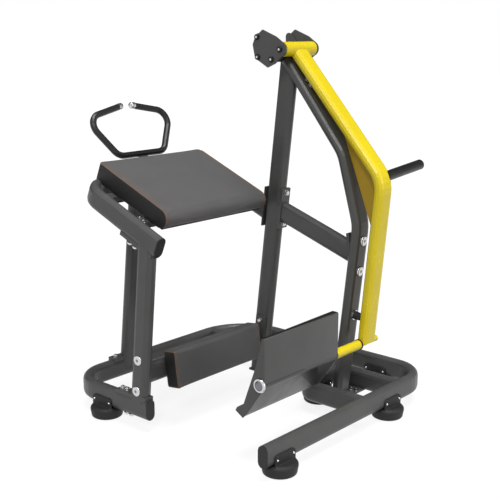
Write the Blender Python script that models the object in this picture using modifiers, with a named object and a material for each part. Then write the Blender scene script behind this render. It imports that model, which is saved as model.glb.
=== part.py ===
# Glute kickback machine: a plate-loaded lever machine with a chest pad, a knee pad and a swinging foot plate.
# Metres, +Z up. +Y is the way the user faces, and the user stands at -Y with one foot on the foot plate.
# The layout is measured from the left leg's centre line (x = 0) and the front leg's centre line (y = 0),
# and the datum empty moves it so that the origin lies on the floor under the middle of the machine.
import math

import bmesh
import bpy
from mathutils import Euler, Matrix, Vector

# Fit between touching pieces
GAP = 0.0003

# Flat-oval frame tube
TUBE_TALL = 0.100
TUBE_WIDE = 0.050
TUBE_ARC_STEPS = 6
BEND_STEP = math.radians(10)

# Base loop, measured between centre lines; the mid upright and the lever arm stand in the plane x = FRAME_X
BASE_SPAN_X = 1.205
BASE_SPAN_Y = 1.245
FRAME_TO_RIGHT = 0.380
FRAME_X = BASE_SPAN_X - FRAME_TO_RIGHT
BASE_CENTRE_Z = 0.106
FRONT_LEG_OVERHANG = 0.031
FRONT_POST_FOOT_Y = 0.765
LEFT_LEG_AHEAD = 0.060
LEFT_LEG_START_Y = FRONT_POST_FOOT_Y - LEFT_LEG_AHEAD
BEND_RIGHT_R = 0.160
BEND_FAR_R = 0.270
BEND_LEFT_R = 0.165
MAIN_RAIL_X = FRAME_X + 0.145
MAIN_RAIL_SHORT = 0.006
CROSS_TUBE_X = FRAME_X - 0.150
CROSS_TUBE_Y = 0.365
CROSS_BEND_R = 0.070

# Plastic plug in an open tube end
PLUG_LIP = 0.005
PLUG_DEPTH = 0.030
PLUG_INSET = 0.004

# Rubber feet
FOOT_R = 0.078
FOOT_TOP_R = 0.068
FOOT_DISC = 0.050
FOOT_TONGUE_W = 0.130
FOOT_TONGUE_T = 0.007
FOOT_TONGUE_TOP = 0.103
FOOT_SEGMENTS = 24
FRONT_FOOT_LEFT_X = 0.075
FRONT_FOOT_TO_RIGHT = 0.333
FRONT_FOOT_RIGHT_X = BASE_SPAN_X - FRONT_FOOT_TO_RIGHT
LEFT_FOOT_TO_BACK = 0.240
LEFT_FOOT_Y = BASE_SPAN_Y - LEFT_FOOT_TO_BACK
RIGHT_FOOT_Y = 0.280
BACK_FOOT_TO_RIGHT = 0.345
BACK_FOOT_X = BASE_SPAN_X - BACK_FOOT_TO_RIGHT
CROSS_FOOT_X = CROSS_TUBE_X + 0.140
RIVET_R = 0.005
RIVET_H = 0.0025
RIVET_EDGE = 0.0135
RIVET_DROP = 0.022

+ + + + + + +

**PROBLEM TO SOLVE:** Quote the whole listing above, leaving nothing out.

**RESULT FOR THIS EXERCISE:**
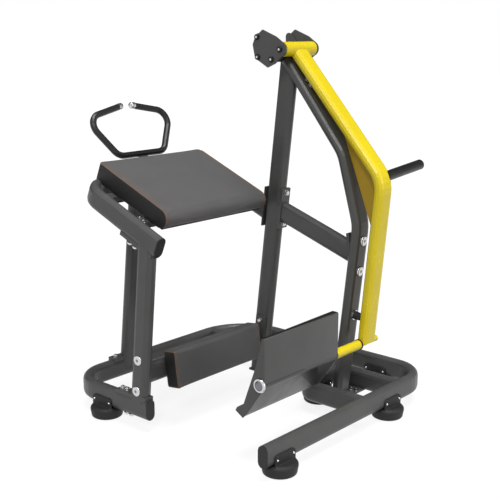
Write the Blender Python script that models the object in this picture using modifiers, with a named object and a material for each part. Then write the Blender scene script behind this render. It imports that model, which is saved as model.glb.
=== part.py ===
# Glute kickback machine: a plate-loaded lever machine with a chest pad, a knee pad and a swinging foot plate.
# Metres, +Z up. +Y is the way the user faces, and the user stands at -Y with one foot on the foot plate.
# The layout is measured from the left leg's centre line (x = 0) and the front leg's centre line (y = 0),
# and the datum empty moves it so that the origin lies on the floor under the middle of the machine.
import math

import bmesh
import bpy
from mathutils import Euler, Matrix, Vector

# Fit between touching pieces
GAP = 0.0003

# Flat-oval frame tube
TUBE_TALL = 0.100
TUBE_WIDE = 0.050
TUBE_ARC_STEPS = 6
BEND_STEP = math.radians(10)

# Base loop, measured between centre lines; the mid upright and the lever arm stand in the plane x = FRAME_X
BASE_SPAN_X = 1.205
BASE_SPAN_Y = 1.245
FRAME_TO_RIGHT = 0.380
FRAME_X = BASE_SPAN_X - FRAME_TO_RIGHT
BASE_CENTRE_Z = 0.106
FRONT_LEG_OVERHANG = 0.031
FRONT_POST_FOOT_Y = 0.765
LEFT_LEG_AHEAD = 0.060
LEFT_LEG_START_Y = FRONT_POST_FOOT_Y - LEFT_LEG_AHEAD
BEND_RIGHT_R = 0.160
BEND_FAR_R = 0.270
BEND_LEFT_R = 0.165
MAIN_RAIL_X = FRAME_X + 0.145
MAIN_RAIL_SHORT = 0.006
CROSS_TUBE_X = FRAME_X - 0.150
CROSS_TUBE_Y = 0.365
CROSS_BEND_R = 0.070

# Plastic plug in an open tube end
PLUG_LIP = 0.005
PLUG_DEPTH = 0.030
PLUG_INSET = 0.004

# Rubber feet
FOOT_R = 0.078
FOOT_TOP_R = 0.068
FOOT_DISC = 0.050
FOOT_TONGUE_W = 0.130
FOOT_TONGUE_T = 0.007
FOOT_TONGUE_TOP = 0.103
FOOT_SEGMENTS = 24
FRONT_FOOT_LEFT_X = 0.075
FRONT_FOOT_TO_RIGHT = 0.333
FRONT_FOOT_RIGHT_X = BASE_SPAN_X - FRONT_FOOT_TO_RIGHT
LEFT_FOOT_TO_BACK = 0.240
LEFT_FOOT_Y = BASE_SPAN_Y - LEFT_FOOT_TO_BACK
RIGHT_FOOT_Y = 0.280
BACK_FOOT_TO_RIGHT = 0.345
BACK_FOOT_X = BASE_SPAN_X - BACK_FOOT_TO_RIGHT
CROSS_FOOT_X = CROSS_TUBE_X + 0.140
RIVET_R = 0.005
RIVET_H = 0.0025
RIVET_EDGE = 0.0135
RIVET_DROP = 0.022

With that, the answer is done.